Les sources d’inspiration de James Gunn
Krypto, inspiré par le chien infernal de James Gunn
Le chien Krypto a un modèle bien réel : pour concevoir Krypto, James Gunn s’est inspiré de son propre chien, Ozu, adopté dans un refuge. Terrifié par les humains, destructeur, mordeur de pieds, Ozu a été scanné pour créer la version numérique de Krypto. Mais c’est une autre chienne, Jolene, qui a servi de doublure pour les scènes filmées.
Le « diapason », outil secret pour faire voler Superman
Le dispositif du « diapason » : David Corenswet a été suspendu à une immense barre de 7 mètres, surnommée le « diapason », permettant d’imiter des styles de vol variés. Cela a évité un recours excessif aux effets numériques et donné au vol une sensation physique unique.
Un vol inspiré par un avion de chasse
Des inspirations aéronautiques pour le vol : le style de vol de Superman a été calqué sur les manœuvres du F-22 Raptor, un avion de chasse américain célèbre pour sa poussée vectorielle. Cette référence a permis de créer des déplacements réalistes, mais spectaculaires.

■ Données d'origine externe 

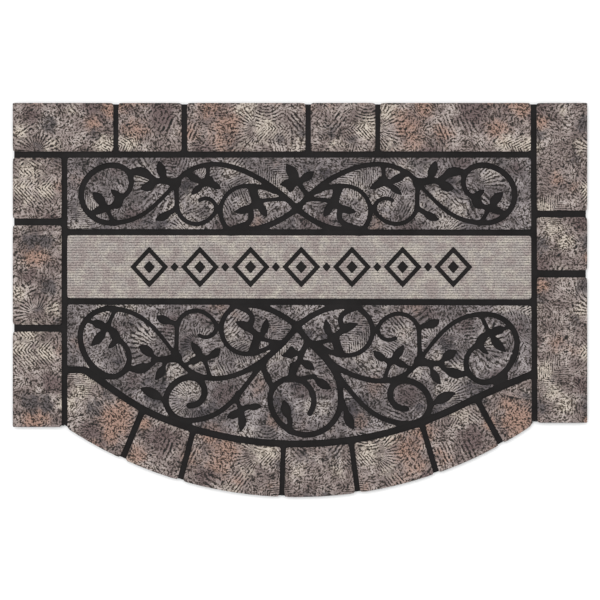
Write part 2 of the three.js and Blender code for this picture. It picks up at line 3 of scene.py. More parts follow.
import bmesh
import bpy
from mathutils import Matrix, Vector


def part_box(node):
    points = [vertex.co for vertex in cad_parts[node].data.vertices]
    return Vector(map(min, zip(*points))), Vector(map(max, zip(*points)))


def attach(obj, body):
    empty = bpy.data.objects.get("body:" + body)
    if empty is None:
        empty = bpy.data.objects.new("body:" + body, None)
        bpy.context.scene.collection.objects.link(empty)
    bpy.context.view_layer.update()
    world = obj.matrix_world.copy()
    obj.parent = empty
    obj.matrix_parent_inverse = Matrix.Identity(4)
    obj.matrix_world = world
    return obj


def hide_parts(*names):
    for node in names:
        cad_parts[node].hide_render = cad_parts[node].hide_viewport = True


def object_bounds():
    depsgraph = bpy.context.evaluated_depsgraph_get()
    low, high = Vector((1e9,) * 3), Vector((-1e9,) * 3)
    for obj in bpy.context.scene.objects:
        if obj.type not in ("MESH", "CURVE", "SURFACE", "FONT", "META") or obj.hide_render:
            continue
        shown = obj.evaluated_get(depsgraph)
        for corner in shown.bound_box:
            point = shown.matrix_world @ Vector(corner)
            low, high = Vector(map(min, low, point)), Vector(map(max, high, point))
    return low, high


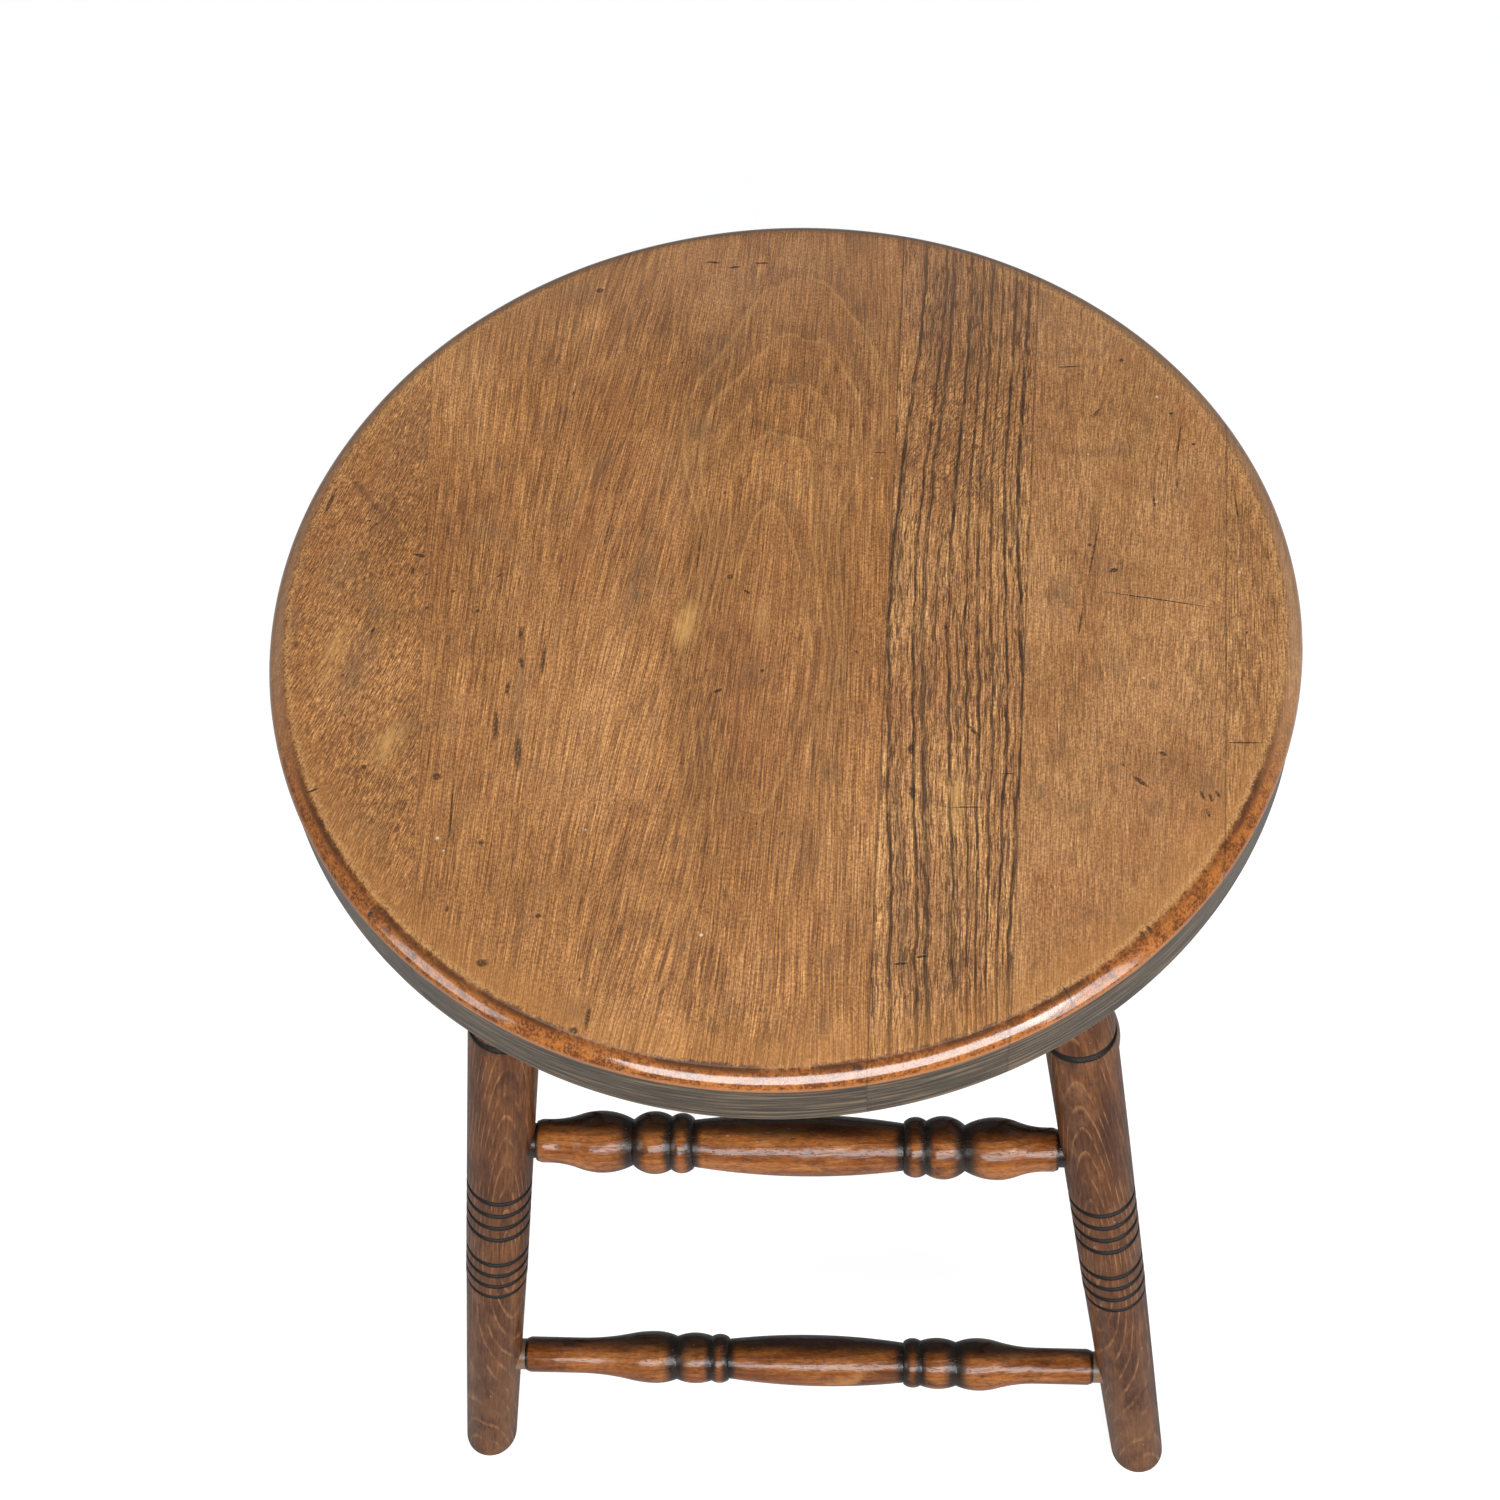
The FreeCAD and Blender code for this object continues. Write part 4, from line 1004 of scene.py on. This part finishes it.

Cleveland, berceau historique de Superman
Un tournage à Cleveland, berceau du héros : certaines scènes ont été filmées à Cleveland, Ohio, lieu de naissance historique de Superman, imaginé par Jerry Siegel et Joe Shuster. Une façon de lier symboliquement la fiction à ses origines.
Nicholas Hoult : douceur naturelle, génie du mal à l’écran
Un Lex Luthor en contre-emploi total : Nicholas Hoult, décrit comme doux et discret dans la vie, a été choisi pour jouer Lex Luthor, un rôle de brute manipulatrice. Une transformation saluée par Gunn, qui l’a poussé dans ses retranchements.